Copy exactly the lines from the one containing "lamp_arm();" through the one containing "obj.matrix_world = world", both included, and nothing else.
[Begin]
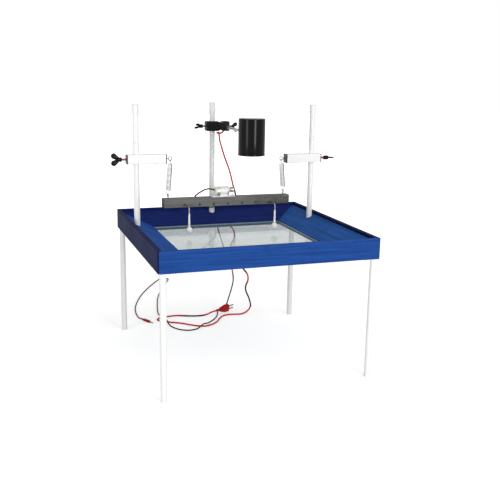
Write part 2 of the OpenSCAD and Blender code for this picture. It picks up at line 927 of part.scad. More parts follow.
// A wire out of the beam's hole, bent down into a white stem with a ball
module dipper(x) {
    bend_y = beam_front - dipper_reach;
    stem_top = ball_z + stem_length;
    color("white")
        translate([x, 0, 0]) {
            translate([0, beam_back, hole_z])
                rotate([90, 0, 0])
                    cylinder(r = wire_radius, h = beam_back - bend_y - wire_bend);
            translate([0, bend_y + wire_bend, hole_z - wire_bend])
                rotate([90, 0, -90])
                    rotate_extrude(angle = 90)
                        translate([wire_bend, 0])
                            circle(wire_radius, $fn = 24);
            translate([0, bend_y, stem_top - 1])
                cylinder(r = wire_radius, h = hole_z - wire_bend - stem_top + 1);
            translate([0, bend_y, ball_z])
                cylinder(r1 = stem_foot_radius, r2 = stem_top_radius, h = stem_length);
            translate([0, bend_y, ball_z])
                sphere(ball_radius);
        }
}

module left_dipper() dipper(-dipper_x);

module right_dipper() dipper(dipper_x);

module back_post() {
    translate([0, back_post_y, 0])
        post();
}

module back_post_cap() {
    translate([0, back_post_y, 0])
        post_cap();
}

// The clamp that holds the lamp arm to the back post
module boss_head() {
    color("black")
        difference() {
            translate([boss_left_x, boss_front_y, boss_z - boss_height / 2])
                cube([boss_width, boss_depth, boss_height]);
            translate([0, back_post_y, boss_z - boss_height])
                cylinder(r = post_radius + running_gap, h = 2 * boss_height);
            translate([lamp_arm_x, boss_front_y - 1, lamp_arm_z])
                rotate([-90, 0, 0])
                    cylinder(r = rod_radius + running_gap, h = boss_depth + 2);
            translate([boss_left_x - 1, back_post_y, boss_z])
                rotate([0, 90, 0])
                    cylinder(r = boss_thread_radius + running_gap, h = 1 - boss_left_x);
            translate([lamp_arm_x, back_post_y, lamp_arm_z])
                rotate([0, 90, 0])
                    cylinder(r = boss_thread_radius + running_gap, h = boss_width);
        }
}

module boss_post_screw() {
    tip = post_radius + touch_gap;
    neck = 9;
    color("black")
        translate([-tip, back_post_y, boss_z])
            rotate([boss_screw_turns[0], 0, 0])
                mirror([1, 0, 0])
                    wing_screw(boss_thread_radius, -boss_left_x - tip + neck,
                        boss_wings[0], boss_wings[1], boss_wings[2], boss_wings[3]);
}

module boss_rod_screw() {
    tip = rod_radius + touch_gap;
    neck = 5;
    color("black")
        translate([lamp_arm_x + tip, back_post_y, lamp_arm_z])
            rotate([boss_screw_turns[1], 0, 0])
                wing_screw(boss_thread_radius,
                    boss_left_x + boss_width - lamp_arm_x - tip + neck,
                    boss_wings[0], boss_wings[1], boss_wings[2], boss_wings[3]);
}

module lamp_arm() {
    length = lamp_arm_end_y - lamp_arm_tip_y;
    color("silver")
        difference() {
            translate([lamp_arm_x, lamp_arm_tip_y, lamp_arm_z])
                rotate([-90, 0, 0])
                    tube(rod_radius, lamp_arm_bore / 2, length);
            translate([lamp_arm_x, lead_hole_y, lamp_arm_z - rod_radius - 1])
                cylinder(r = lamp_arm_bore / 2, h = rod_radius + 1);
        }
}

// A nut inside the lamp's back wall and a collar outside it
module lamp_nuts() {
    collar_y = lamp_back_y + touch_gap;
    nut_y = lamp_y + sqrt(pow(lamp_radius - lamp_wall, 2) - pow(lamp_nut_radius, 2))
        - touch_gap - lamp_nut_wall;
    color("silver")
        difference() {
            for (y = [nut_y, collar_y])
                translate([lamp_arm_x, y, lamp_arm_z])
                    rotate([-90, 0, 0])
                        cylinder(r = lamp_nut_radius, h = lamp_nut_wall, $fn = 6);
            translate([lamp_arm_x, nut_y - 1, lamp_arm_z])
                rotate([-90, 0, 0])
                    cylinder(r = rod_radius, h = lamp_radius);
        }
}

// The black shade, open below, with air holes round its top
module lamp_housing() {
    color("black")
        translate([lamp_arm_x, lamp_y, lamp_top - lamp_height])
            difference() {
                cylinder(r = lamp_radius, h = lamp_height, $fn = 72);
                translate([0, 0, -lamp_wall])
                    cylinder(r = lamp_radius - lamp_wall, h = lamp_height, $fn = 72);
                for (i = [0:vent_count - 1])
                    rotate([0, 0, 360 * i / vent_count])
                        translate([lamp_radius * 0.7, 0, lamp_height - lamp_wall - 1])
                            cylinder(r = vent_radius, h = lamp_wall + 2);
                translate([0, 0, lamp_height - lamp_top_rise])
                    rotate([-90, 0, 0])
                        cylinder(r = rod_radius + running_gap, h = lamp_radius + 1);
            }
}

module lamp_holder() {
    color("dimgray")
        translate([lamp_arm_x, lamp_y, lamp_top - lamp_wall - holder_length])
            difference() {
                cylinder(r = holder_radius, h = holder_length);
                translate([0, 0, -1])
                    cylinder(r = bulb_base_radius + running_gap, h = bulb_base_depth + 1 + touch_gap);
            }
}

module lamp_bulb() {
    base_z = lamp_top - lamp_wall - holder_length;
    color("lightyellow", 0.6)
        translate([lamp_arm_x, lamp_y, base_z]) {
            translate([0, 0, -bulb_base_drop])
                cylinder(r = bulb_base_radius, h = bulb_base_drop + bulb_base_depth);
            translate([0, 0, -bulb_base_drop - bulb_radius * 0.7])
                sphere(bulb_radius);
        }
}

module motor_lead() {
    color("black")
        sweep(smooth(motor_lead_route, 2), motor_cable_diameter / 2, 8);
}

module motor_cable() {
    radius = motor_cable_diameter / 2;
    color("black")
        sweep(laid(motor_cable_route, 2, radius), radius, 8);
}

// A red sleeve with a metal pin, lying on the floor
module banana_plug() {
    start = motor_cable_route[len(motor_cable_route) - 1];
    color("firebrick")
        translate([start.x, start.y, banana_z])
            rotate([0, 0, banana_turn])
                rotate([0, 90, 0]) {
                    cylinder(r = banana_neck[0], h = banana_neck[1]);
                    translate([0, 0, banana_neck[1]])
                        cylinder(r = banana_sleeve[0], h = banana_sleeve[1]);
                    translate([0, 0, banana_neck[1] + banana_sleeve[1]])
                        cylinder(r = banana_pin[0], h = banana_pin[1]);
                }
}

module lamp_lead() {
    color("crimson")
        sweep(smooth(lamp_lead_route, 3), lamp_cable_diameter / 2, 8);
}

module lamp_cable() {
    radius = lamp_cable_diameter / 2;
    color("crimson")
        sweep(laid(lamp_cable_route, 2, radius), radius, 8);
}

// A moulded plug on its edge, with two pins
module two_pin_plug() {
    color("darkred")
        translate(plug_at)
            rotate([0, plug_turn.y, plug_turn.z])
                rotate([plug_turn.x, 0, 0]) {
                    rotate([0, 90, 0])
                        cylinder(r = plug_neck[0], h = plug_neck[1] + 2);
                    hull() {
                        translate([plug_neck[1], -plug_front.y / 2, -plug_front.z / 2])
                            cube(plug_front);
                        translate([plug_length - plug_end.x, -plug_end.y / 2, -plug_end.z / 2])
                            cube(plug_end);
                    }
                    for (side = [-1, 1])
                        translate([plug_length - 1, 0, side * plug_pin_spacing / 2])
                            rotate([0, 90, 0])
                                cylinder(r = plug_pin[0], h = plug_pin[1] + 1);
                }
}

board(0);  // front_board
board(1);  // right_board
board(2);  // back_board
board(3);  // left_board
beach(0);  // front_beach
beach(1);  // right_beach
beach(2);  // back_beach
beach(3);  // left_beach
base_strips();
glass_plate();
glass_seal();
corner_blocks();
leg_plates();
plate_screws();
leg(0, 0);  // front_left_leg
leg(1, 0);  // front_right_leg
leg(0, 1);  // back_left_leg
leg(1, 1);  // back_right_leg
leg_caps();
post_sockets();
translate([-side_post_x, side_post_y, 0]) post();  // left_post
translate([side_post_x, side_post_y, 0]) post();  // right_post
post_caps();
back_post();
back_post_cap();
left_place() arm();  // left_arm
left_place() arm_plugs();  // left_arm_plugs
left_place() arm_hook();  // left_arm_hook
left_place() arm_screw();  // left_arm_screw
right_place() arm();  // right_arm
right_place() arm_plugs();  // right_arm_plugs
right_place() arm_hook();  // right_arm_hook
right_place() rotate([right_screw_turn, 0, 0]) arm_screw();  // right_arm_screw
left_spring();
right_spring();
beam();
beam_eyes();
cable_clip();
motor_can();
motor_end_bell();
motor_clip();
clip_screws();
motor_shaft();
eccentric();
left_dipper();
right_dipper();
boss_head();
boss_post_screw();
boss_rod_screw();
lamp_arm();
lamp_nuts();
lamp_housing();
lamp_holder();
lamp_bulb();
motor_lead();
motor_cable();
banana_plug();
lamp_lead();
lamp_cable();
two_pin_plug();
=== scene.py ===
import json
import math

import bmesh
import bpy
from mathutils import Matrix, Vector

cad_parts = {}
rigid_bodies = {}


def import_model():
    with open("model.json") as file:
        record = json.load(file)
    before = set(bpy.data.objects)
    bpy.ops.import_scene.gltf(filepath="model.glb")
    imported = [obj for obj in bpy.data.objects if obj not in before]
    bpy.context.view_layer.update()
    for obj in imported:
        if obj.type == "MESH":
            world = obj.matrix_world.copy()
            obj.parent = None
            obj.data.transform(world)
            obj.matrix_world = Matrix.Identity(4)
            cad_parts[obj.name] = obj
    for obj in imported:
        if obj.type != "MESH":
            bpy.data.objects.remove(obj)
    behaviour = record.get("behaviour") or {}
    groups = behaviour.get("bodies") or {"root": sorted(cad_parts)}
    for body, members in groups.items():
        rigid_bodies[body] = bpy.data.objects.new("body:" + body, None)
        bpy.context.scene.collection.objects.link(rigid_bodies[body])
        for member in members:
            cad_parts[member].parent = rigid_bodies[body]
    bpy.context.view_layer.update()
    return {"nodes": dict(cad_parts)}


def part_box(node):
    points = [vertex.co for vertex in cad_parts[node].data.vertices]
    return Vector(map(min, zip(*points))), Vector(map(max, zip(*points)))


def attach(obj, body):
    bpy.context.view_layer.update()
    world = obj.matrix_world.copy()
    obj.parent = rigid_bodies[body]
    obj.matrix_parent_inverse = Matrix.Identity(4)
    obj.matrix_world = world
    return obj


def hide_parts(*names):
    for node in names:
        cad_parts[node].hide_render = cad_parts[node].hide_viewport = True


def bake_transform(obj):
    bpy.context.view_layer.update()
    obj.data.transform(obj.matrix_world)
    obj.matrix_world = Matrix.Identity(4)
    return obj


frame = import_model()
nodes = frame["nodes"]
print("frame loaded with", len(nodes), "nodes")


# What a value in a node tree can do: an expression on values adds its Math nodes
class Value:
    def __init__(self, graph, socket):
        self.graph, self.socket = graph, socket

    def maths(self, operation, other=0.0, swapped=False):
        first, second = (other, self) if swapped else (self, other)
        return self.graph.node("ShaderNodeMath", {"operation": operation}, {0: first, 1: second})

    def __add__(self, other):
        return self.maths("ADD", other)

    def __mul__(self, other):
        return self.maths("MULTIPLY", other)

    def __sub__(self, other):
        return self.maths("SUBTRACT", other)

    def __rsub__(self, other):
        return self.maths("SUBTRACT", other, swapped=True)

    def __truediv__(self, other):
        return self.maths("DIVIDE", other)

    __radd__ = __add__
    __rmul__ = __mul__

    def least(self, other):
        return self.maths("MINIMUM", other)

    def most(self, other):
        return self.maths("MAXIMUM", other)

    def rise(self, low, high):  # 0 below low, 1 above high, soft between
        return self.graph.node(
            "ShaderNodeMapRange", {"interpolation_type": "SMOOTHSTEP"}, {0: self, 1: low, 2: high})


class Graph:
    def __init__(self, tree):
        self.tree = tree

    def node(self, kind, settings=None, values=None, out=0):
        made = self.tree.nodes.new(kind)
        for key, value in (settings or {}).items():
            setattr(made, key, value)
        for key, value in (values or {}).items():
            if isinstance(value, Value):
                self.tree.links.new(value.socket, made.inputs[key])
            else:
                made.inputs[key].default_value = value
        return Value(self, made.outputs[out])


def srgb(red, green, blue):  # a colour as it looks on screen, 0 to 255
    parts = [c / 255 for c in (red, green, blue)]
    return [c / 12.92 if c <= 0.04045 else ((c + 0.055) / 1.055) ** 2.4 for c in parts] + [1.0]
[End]
Written answer.
lamp_arm();
lamp_nuts();
lamp_housing();
lamp_holder();
lamp_bulb();
motor_lead();
motor_cable();
banana_plug();
lamp_lead();
lamp_cable();
two_pin_plug();
=== scene.py ===
import json
import math

import bmesh
import bpy
from mathutils import Matrix, Vector

cad_parts = {}
rigid_bodies = {}


def import_model():
    with open("model.json") as file:
        record = json.load(file)
    before = set(bpy.data.objects)
    bpy.ops.import_scene.gltf(filepath="model.glb")
    imported = [obj for obj in bpy.data.objects if obj not in before]
    bpy.context.view_layer.update()
    for obj in imported:
        if obj.type == "MESH":
            world = obj.matrix_world.copy()
            obj.parent = None
            obj.data.transform(world)
            obj.matrix_world = Matrix.Identity(4)
            cad_parts[obj.name] = obj
    for obj in imported:
        if obj.type != "MESH":
            bpy.data.objects.remove(obj)
    behaviour = record.get("behaviour") or {}
    groups = behaviour.get("bodies") or {"root": sorted(cad_parts)}
    for body, members in groups.items():
        rigid_bodies[body] = bpy.data.objects.new("body:" + body, None)
        bpy.context.scene.collection.objects.link(rigid_bodies[body])
        for member in members:
            cad_parts[member].parent = rigid_bodies[body]
    bpy.context.view_layer.update()
    return {"nodes": dict(cad_parts)}


def part_box(node):
    points = [vertex.co for vertex in cad_parts[node].data.vertices]
    return Vector(map(min, zip(*points))), Vector(map(max, zip(*points)))


def attach(obj, body):
    bpy.context.view_layer.update()
    world = obj.matrix_world.copy()
    obj.parent = rigid_bodies[body]
    obj.matrix_parent_inverse = Matrix.Identity(4)
    obj.matrix_world = world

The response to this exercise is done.